## Directive
Extract every line of the material below and reproduce it faithfully.

## Data excerpt
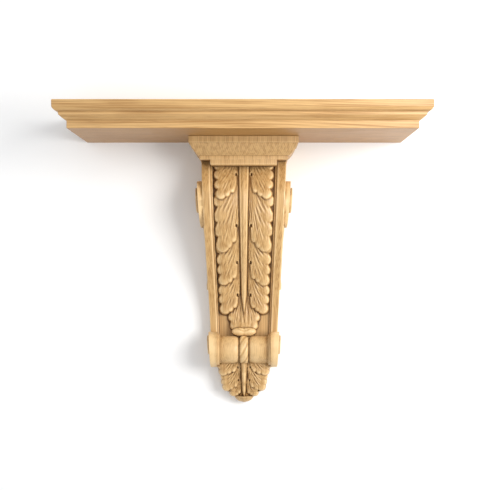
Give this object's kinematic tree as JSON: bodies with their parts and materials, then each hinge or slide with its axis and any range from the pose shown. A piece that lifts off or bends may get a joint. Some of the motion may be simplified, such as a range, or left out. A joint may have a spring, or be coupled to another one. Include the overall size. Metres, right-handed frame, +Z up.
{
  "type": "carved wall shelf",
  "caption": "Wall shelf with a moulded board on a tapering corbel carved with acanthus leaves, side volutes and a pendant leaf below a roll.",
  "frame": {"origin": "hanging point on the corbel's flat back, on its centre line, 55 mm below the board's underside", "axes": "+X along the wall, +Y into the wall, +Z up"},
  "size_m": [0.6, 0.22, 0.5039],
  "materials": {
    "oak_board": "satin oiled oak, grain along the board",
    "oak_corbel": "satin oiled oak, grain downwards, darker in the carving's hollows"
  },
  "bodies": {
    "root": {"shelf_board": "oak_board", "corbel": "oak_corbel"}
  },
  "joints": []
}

## Exercise solution
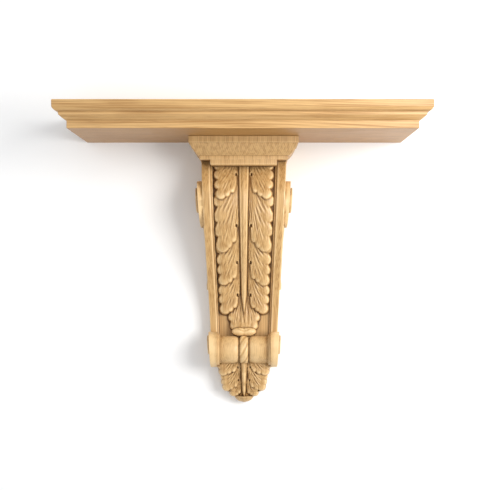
Give this object's kinematic tree as JSON: bodies with their parts and materials, then each hinge or slide with its axis and any range from the pose shown. A piece that lifts off or bends may get a joint. Some of the motion may be simplified, such as a range, or left out. A joint may have a spring, or be coupled to another one. Include the overall size. Metres, right-handed frame, +Z up.
{
  "type": "carved wall shelf",
  "caption": "Wall shelf with a moulded board on a tapering corbel carved with acanthus leaves, side volutes and a pendant leaf below a roll.",
  "frame": {"origin": "hanging point on the corbel's flat back, on its centre line, 55 mm below the board's underside", "axes": "+X along the wall, +Y into the wall, +Z up"},
  "size_m": [0.6, 0.22, 0.5039],
  "materials": {
    "oak_board": "satin oiled oak, grain along the board",
    "oak_corbel": "satin oiled oak, grain downwards, darker in the carving's hollows"
  },
  "bodies": {
    "root": {"shelf_board": "oak_board", "corbel": "oak_corbel"}
  },
  "joints": []
}